* Task prompt *
Produce word for word the lines of the data below running from the one that has "for each side" to the one that has "for node in", inclusive, and no others.
☆ ☆ ☆ ☆ ☆ ☆ ☆
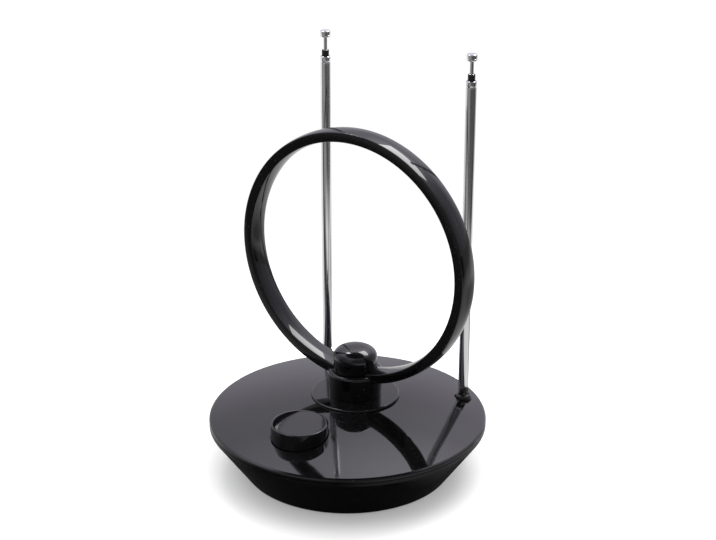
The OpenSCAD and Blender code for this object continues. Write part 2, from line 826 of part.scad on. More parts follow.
// A tube whose upper end is rolled in to a small rounding
module rolled_tube(r, wall, z0, z1) {
    rotate_extrude() polygon(concat(
        [[r - wall, z0], [r, z0]],
        arc(r - 0.6 * wall, z1 - 0.6 * wall, 0.6 * wall, 0, 90, 3),
        [[r - wall, z1]]
    ));
}

module rod_tube(side) {
    color(chrome_grey) at_rod(side) rolled_tube(tube_r, tube_wall, tube_z, tube_top);
}

module rod_second(side) {
    color(chrome_grey) at_rod(side) rolled_tube(tube2_r, tube2_wall, tube2_z, tube_top);
}

module rod_collar(side) {
    bore_r = tube3_r + run_gap;
    color(plastic_black) at_rod(side) rotate_extrude() polygon([
        [bore_r, tube_top - 4], [tube2_r - tube2_wall - fit_gap, tube_top - 4],
        [tube2_r - tube2_wall - fit_gap, tube_top], [collar_r, tube_top],
        [collar_r, collar_z - 0.5], [collar_r - 0.3, collar_z], [bore_r, collar_z]
    ]);
}

module rod_third(side) {
    color(chrome_grey) at_rod(side) rolled_tube(tube3_r, tube3_wall, tube3_z, collar_z);
}

module rod_inner(side) {
    color(chrome_grey) at_rod(side) bar(tip_rod_r, tip_rod_z, tip_z + tip_h - 1);
}

module rod_tip(side) {
    color(chrome_grey) at_rod(side) difference() {
        rotate_extrude() polygon(concat(
            [[0, tip_z], [tip_r - 0.3, tip_z], [tip_r, tip_z + 0.3]],
            arc(tip_r - 0.6, tip_z + tip_h - 0.6, 0.6, 0, 90, 3),
            [[0, tip_z + tip_h]]
        ));
        bar(tip_rod_r + fit_gap, tip_z - 1, tip_z + tip_h - 1);
    }
}

top_cover();
base_tray();
rubber_feet();
case_screws();
ballast_plate();
circuit_board();
board_screws();
shield_can();
board_parts();
coax_socket();
coax_nut();
coax_insulator();
power_jack();
power_pin();
gain_control();
control_nut();
gain_shaft();
gain_knob();
turntable();
loop_post();
post_cap();
loop_front();
loop_rear();
loop_strip();
feed_wires();
hub_washer();
hub_screws();

// The rods' pieces, once for each side
for (i = [0, 1]) {
    side = 2 * i - 1;
    name = SIDES[i];
    rod_foot(side);
    foot_washer(side);
    foot_screw(side);
    hinge_pin(side);
    rod_tongue(side);
    rod_tube(side);
    rod_second(side);
    rod_collar(side);
    rod_third(side);
    rod_inner(side);
    rod_tip(side);
}
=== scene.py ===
from math import atan, cos, degrees, pi, radians, sin, sqrt

import bpy
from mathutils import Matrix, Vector


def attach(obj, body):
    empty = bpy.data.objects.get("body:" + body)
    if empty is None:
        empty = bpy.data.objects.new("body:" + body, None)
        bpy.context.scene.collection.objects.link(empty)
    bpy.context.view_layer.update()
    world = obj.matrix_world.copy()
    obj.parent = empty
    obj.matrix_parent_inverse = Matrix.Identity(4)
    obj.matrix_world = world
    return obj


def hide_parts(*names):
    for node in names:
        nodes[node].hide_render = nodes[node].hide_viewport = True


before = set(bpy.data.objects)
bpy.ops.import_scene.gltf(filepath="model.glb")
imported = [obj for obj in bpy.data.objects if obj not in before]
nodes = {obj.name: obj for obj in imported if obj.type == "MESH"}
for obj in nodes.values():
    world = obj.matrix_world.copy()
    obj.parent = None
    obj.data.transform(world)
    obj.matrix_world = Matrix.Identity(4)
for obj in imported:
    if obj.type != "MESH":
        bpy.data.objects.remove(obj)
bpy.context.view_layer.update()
ops = bpy.ops

# The camera, the lamps and the stage are in metres. The pieces are in millimetres, times MM.
MM = 0.001
SIDES = ("left", "right")
UPRIGHT, FRONT_TO_BACK = (0, 0, 1), (0, 1, 0)


# ---------------------------------------------------------------- camera

VIEWPOINT = (0.5072, -0.7475, 0.4937)
LOOKED_AT = (0.00533, 0.00356, 0.1299)
SENSOR_WIDTH = 36
# In the photograph's pixels
PHOTO_WIDTH, FOCAL_LENGTH = 716, 1639.18


def facing(place, target):
    """The turn of a camera or lamp at a place that looks at its target."""
    return (Vector(target) - Vector(place)).to_track_quat("-Z", "Y").to_euler()


def set_camera():
    """The photograph's viewpoint: a little over 20 degrees down, from the front right."""
    ops.object.camera_add(location=VIEWPOINT, rotation=facing(VIEWPOINT, LOOKED_AT))
    camera = bpy.context.object
    camera.data.sensor_width = SENSOR_WIDTH
    camera.data.lens = SENSOR_WIDTH * FOCAL_LENGTH / PHOTO_WIDTH
    camera.data.clip_start = 0.01
    camera.data.dof.use_dof = False
    bpy.context.scene.camera = camera


# ---------------------------------------------------------------- shader sums

class Signal:
    """A value inside a material that ordinary sums work on."""

    def __init__(self, finish, socket):
        self.finish = finish
        self.socket = socket

    def maths(self, operation, *values):
        return self.finish.put("ShaderNodeMath", {"operation": operation}, *values)

    def __add__(self, other):
        return self.maths("ADD", self, other)

    def __sub__(self, other):
        return self.maths("SUBTRACT", self, other)

    def __rsub__(self, other):
        return self.maths("SUBTRACT", other, self)

    def __mul__(self, other):
        return self.maths("MULTIPLY", self, other)

    __radd__ = __add__
    __rmul__ = __mul__

    def between(self, low, high):
        """0 below low, 1 above high, and even in between."""
        return self.finish.put("ShaderNodeMapRange", {"clamp": True}, self, low, high, 0.0, 1.0)

    def at_least(self, least):
        """The same share, drawn together so that it runs from least to 1."""
        return self * (1 - least) + least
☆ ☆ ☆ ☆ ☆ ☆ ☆
* Answer to this exercise *
// The rods' pieces, once for each side
for (i = [0, 1]) {
    side = 2 * i - 1;
    name = SIDES[i];
    rod_foot(side);
    foot_washer(side);
    foot_screw(side);
    hinge_pin(side);
    rod_tongue(side);
    rod_tube(side);
    rod_second(side);
    rod_collar(side);
    rod_third(side);
    rod_inner(side);
    rod_tip(side);
}
=== scene.py ===
from math import atan, cos, degrees, pi, radians, sin, sqrt

import bpy
from mathutils import Matrix, Vector


def attach(obj, body):
    empty = bpy.data.objects.get("body:" + body)
    if empty is None:
        empty = bpy.data.objects.new("body:" + body, None)
        bpy.context.scene.collection.objects.link(empty)
    bpy.context.view_layer.update()
    world = obj.matrix_world.copy()
    obj.parent = empty
    obj.matrix_parent_inverse = Matrix.Identity(4)
    obj.matrix_world = world
    return obj


def hide_parts(*names):
    for node in names:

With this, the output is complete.